I think this is important - we are not all confront type people.

 

And I think it is so up to the BS whether they want to hear from the OM/OW. Really, they already know that there is a problem. Truth is very important, but the weighting of which truth we are relying on is key. Because we all interpret things, don't we?

 

I guess I am saying that if the WS is saying they were wrong and in a fog, then what can the OP tell them? That it was love, magical? The xAP has already told them it was fog if they want to lie, or put them through **** if they told the truth.

 

What can the OP add? I really think the number of times they had sex is so unimportant.

 

I would love to tell my xMOM's BS everything. Nothing would give me more pleasure right now. I don't know why I feel that, but I know it's wrong. I want her to know how madly in love we were, how great the sex was, how loveless our Ms.
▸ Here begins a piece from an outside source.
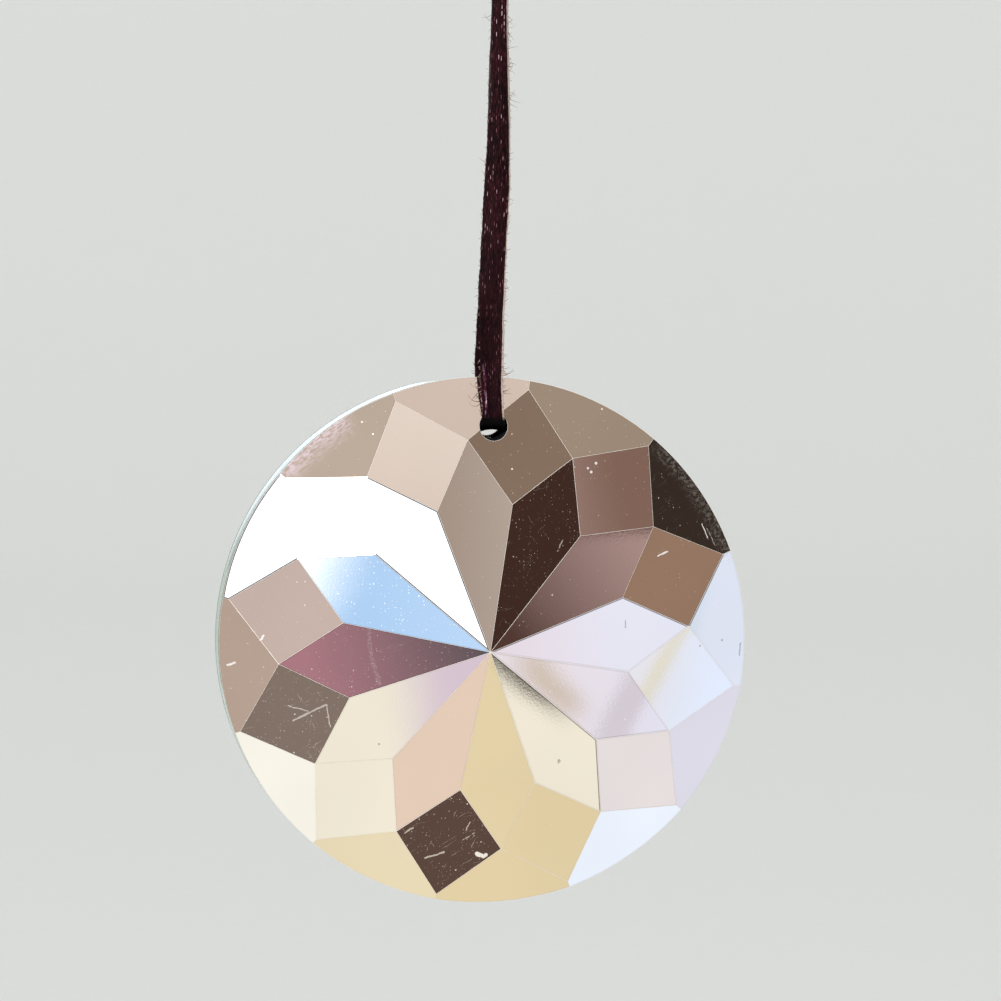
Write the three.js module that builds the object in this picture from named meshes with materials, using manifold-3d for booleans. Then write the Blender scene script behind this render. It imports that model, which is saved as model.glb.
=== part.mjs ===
// Crystal suncatcher: a faceted round glass crystal with one drilled hole,
// hung on a doubled flat satin ribbon that ends in a knot and a hanging eye.
// Millimetres, +Z up. The faceted front looks along -Y, +X is to its right.
// The origin is the top of the hanging eye, on its inner side, where a hook bears.

import * as THREE from 'three';
import { mergeVertices } from 'three/addons/utils/BufferGeometryUtils.js';
import Module from 'manifold-3d';

// ---------------------------------------------------------------- sizes
const DISC_DIAMETER = 45.0;      // across the ground cylindrical wall
const DISC_THICKNESS = 11.8;     // flat back to the point of the front
const FACET_COUNT = 12;          // facets in each of the three rings
const INNER_RADIUS = 12.3;       // ring of points where kites meet squares
const MIDDLE_RADIUS = 17.5;      // ring of points where four facets meet
const OUTER_RADIUS = 21.9;       // ring of points just inside the wall
const KITE_SLOPE = 16.4;         // degrees, slope of the central kite facets
const FACET_TURN = 110.8;        // degrees from +X to the first inner point
const BACK_CHAMFER = 0.35;       // polished bevel around the flat back
const WALL_SEGMENTS = 144;       // flats that stand for the round wall

const HOLE_DIAMETER = 2.4;       // drilled straight through
const HOLE_RADIUS_POSITION = 18.55; // hole centre from the disc centre
const HOLE_ANGLE = 88.6;         // degrees from +X to the hole centre
const HOLE_SEGMENTS = 32;

const HOLE_DROP = 51.0;          // origin down to the hole centre
const BACK_Y = 3.8;              // plane of the flat back
const RIBBON_WIDTH = 2.2;
const RIBBON_THICKNESS = 0.36;
const HOLE_RIDE = 0.12;          // the taut ribbon runs this far above the hole centre
const STRAND_GAP = 0.7;          // ribbon centre to glass where it turns upward
const KNOT_BOTTOM = -13.2;
const KNOT_TOP = -9.2;
const KNOT_WIDTH = 4.4;
const KNOT_DEPTH = 3.4;
const STRAND_SPLIT = 0.42;       // half the distance between the strands at the knot
const EYE_HALF_DEPTH = 2.3;      // widest half depth of the hanging eye
const TOUCH_GAP = 0.3;           // gap kept between pieces that touch
const STRAND_STEPS = 62;
const EYE_STEPS = 18;

// ---------------------------------------------------------------- solids
const wasm = await Module();
wasm.setup();

function toSolid(geometry) {
  const g = geometry.clone();
  g.deleteAttribute('normal');
  g.deleteAttribute('uv');
  const merged = mergeVertices(g, 1e-5);
  return new wasm.Manifold(new wasm.Mesh({
    numProp: 3,
    vertProperties: new Float32Array(merged.attributes.position.array),
    triVerts: new Uint32Array(merged.index.array),
  }));
}

function toGeometry(solid) {
  const mesh = solid.getMesh();
  const g = new THREE.BufferGeometry();
  const count = mesh.vertProperties.length / mesh.numProp;
  const positions = new Float32Array(count * 3);
  for (let i = 0; i < count; i++) {
    for (let k = 0; k < 3; k++) positions[3 * i + k] = mesh.vertProperties[mesh.numProp * i + k];
  }
  g.setAttribute('position', new THREE.BufferAttribute(positions, 3));
  g.setIndex(new THREE.BufferAttribute(new Uint32Array(mesh.triVerts), 1));
  g.computeVertexNormals();
  return g;
}

const rad = THREE.MathUtils.degToRad;

// ---------------------------------------------------------------- crystal
// Heights are measured from the flat back towards the front point.
const half = Math.PI / FACET_COUNT;
const slopeKite = Math.tan(rad(KITE_SLOPE));
const innerHeight = DISC_THICKNESS - slopeKite * INNER_RADIUS * Math.cos(half);
const middleHeight = DISC_THICKNESS - slopeKite * MIDDLE_RADIUS;
const slopeSquare = (innerHeight - middleHeight) / (MIDDLE_RADIUS * Math.cos(half) - INNER_RADIUS);
const outerHeight = innerHeight - slopeSquare * (OUTER_RADIUS - INNER_RADIUS);
const slopeGirdle = (middleHeight - outerHeight) / (OUTER_RADIUS * Math.cos(half) - MIDDLE_RADIUS);

// A facet is one plane: its height at a distance along its own direction.
// The block stands on that plane and is what the grinding takes away.
function facetBlock(direction, distance, height, slope) {
  const size = 70, depth = 20;
  const block = new THREE.BoxGeometry(size, size, depth);
  block.translate(0, 0, depth / 2);
  const normal = new THREE.Vector3(slope * Math.cos(direction), slope * Math.sin(direction), 1).normalize();
  block.applyQuaternion(new THREE.Quaternion().setFromUnitVectors(new THREE.Vector3(0, 0, 1), normal));
  block.translate(distance * Math.cos(direction), distance * Math.sin(direction), height);
  return toSolid(block);
}

// The disc lying on its back at the origin. With grow above 0 it is the same
// disc grown by that much all round, which other pieces are kept clear of.
function crystalSolid(grow) {
  const r = DISC_DIAMETER / 2 + grow, c = BACK_CHAMFER;
  const profile = [
    new THREE.Vector2(0, -grow), new THREE.Vector2(r - c, -grow), new THREE.Vector2(r, c - grow),
    new THREE.Vector2(r, DISC_THICKNESS + 1), new THREE.Vector2(0, DISC_THICKNESS + 1),
  ];
  const blank = new THREE.LatheGeometry(profile, WALL_SEGMENTS);
  blank.rotateX(Math.PI / 2);
  let solid = toSolid(blank);
  for (let i = 0; i < FACET_COUNT; i++) {
    const point = rad(FACET_TURN) - i * 2 * half;
    const between = point - half;
    for (const cut of [
      facetBlock(between, 0, DISC_THICKNESS + grow, slopeKite),
      facetBlock(point, INNER_RADIUS, innerHeight + grow, slopeSquare),
      facetBlock(between, MIDDLE_RADIUS, middleHeight + grow, slopeGirdle),
    ]) {
      solid = solid.subtract(cut);
    }
  }
  const bore = HOLE_DIAMETER / 2 - grow;
  const drill = new THREE.CylinderGeometry(bore, bore, 40, HOLE_SEGMENTS);
  drill.rotateX(Math.PI / 2);
  drill.translate(
    HOLE_RADIUS_POSITION * Math.cos(rad(HOLE_ANGLE)),
    HOLE_RADIUS_POSITION * Math.sin(rad(HOLE_ANGLE)), 0);
  const g = toGeometry(solid.subtract(toSolid(drill)));
  // stand the disc up: its front height becomes -Y, with the hole under the origin
  g.rotateX(Math.PI / 2);
  g.translate(
    -HOLE_RADIUS_POSITION * Math.cos(rad(HOLE_ANGLE)), BACK_Y,
    -HOLE_DROP - HOLE_RADIUS_POSITION * Math.sin(rad(HOLE_ANGLE)));
  return g;
}

// ---------------------------------------------------------------- ribbon
const P = (y, z) => new THREE.Vector3(0, y, z);

function ribbonSection() {
  const w = RIBBON_WIDTH / 2, t = RIBBON_THICKNESS / 2, e = t * 0.5;
  const s = new THREE.Shape();
  s.moveTo(-w, -t + e);
  s.lineTo(-w + e, -t);
  s.lineTo(w - e, -t);
  s.lineTo(w, -t + e);
  s.lineTo(w, t - e);
  s.lineTo(w - e, t);
  s.lineTo(-w + e, t);
  s.lineTo(-w, t - e);
  s.closePath();
  return s;
}

function along(path, steps) {
  return new THREE.ExtrudeGeometry(ribbonSection(), { steps, extrudePath: path, bevelEnabled: false });
}

// Front surface of the crystal above the plumb line, for the ribbon's turn at the hole.
function frontHeightAt(x, z) {
  let h = Infinity;
  const radius = Math.hypot(x, z), angle = Math.atan2(z, x);
  for (let i = 0; i < FACET_COUNT; i++) {
    const point = rad(FACET_TURN) - i * 2 * half, between = point - half;
    const u = radius * Math.cos(angle - between), v = radius * Math.cos(angle - point);
    h = Math.min(h,
      DISC_THICKNESS - slopeKite * u,
      innerHeight - slopeSquare * (v - INNER_RADIUS),
      middleHeight - slopeGirdle * (u - MIDDLE_RADIUS));
  }
  return h;
}

const holeX = HOLE_RADIUS_POSITION * Math.cos(rad(HOLE_ANGLE));
const holeZ = HOLE_RADIUS_POSITION * Math.sin(rad(HOLE_ANGLE));
const mouthTop = -HOLE_DROP + HOLE_DIAMETER / 2;
const mouthY = BACK_Y - frontHeightAt(holeX, holeZ + HOLE_DIAMETER / 2);
const rimTop = -HOLE_DROP - holeZ + DISC_DIAMETER / 2;

function strandPath() {
  const path = new THREE.CurvePath();
  const end = KNOT_BOTTOM - TOUCH_GAP;
  const ride = -HOLE_DROP + HOLE_RIDE;
  const yFront = mouthY - STRAND_GAP, yBack = BACK_Y + STRAND_GAP;
  const frontTurn = P(yFront, mouthTop + 0.7);
  const frontIn = P(mouthY + 0.25, ride);
  const backIn = P(BACK_Y - 0.25, ride);
  const backTurn = P(yBack, mouthTop + 0.7);
  const backRim = P(yBack, rimTop - 0.6);
  const backLeave = P(yBack - 0.2, rimTop + 1.6);
  path.add(new THREE.LineCurve3(P(-STRAND_SPLIT, end), frontTurn));
  path.add(new THREE.QuadraticBezierCurve3(frontTurn, P(yFront - 0.05, ride), frontIn));
  path.add(new THREE.LineCurve3(frontIn, backIn));
  path.add(new THREE.QuadraticBezierCurve3(backIn, P(yBack + 0.02, ride), backTurn));
  path.add(new THREE.LineCurve3(backTurn, backRim));
  path.add(new THREE.QuadraticBezierCurve3(backRim, P(yBack, rimTop + 0.4), backLeave));
  path.add(new THREE.LineCurve3(backLeave, P(STRAND_SPLIT, end)));
  return path;
}

function buildStrands() {
  // in the hole the ribbon cups to the wall, so it gives way to the disc with its clearance
  const strands = toSolid(along(strandPath(), STRAND_STEPS));
  const bodies = strands.subtract(toSolid(crystalSolid(TOUCH_GAP))).decompose();
  bodies.sort((a, b) => b.volume() - a.volume());
  return toGeometry(bodies[0]);
}

function buildEye() {
  const base = KNOT_TOP + TOUCH_GAP, t = RIBBON_THICKNESS / 2;
  const d = EYE_HALF_DEPTH;
  const path = new THREE.CatmullRomCurve3([
    P(-STRAND_SPLIT, base), P(-0.9, base + 1.5), P(-d * 0.86, base + 4.2), P(-d, -2.6),
    P(-d * 0.72, -0.75), P(0, t), P(d * 0.72, -0.75), P(d, -2.6),
    P(d * 0.86, base + 4.2), P(0.9, base + 1.5), P(STRAND_SPLIT, base),
  ], false, 'centripetal');
  return along(path, EYE_STEPS);
}

function buildKnot() {
  const h = (KNOT_TOP - KNOT_BOTTOM) / 2;
  const profile = [];
  const rings = 8;
  for (let i = 0; i <= rings; i++) {
    const a = -Math.PI / 2 + Math.PI * i / rings;
    const r = Math.pow(Math.cos(a), 0.7);
    profile.push(new THREE.Vector2(i === 0 || i === rings ? 0 : r * KNOT_WIDTH / 2, Math.sin(a) * h));
  }
  const g = new THREE.LatheGeometry(profile, 20);
  g.rotateX(Math.PI / 2);
  g.scale(1, KNOT_DEPTH / KNOT_WIDTH, 1);
  g.translate(0, 0, (KNOT_TOP + KNOT_BOTTOM) / 2);
  return toGeometry(toSolid(g));
}

// ---------------------------------------------------------------- the object
const glass = new THREE.MeshStandardMaterial({ color: 0xc9ae9c, roughness: 0.06, metalness: 0.9 });
const satin = new THREE.MeshStandardMaterial({ color: 0x2a1416, roughness: 0.45, metalness: 0.0 });

function piece(name, geometry, material) {
  const mesh = new THREE.Mesh(geometry, material);
  mesh.name = name;
  return mesh;
}

const suncatcher = new THREE.Group();
suncatcher.add(piece('crystal_disc', crystalSolid(0), glass));
suncatcher.add(piece('ribbon_strands', buildStrands(), satin));
suncatcher.add(piece('ribbon_knot', buildKnot(), satin.clone()));
suncatcher.add(piece('ribbon_eye', buildEye(), satin.clone()));

export default suncatcher;
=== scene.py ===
"""Crystal suncatcher: looks. Blender 4.5, metres, +Z up.

A faceted crystal disc with a champagne mirror front hangs on a doubled satin
ribbon. The camera and the ribbon are made first, then the crystal, then the
studio around them.
"""
import math
import random

import bmesh
import bpy
import numpy as np
from mathutils import Matrix, Vector


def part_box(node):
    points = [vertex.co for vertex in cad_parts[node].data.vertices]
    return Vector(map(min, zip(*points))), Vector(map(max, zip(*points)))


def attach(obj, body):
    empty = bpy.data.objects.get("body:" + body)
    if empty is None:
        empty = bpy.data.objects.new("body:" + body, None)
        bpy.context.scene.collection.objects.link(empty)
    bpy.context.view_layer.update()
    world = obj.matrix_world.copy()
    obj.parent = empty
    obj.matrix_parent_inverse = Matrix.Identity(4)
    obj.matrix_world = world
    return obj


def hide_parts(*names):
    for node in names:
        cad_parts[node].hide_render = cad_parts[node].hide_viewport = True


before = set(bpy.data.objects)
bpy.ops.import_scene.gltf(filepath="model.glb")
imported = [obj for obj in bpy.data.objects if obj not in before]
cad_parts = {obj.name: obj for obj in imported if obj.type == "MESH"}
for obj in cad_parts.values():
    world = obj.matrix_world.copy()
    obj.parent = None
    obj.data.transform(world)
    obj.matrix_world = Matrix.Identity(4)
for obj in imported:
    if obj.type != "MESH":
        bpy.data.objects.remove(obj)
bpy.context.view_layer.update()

MM = 0.001
DISC_LOW, DISC_HIGH = (np.array(c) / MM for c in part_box("crystal_disc"))
KNOT_LOW, KNOT_HIGH = (np.array(c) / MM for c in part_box("ribbon_knot"))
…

I want her to know all these things because I think if she were a reasonable person, she would then say 'oh, I see. You had something so important I should understand and/or step aside'.

 

However, I imagine she wants to tell me that their 15 years of marriage means she knows him far better than I ever will, that they are mother and father together, that only they will laugh at their children's jokes the way they do, that he's a weak liar but she accepts him, that even though they both doubted love, they are in a concrete union that it will take more than the likes of me to break. That I am a **** for contemplating it. That I should say 'oh, I see. You had something so important I should understand and/or step aside'.

 

In short, if honesty comes to bear, out feelings conflict so greatly that I cannot see how BS and MM/MW can help one another. It's all up to the WS.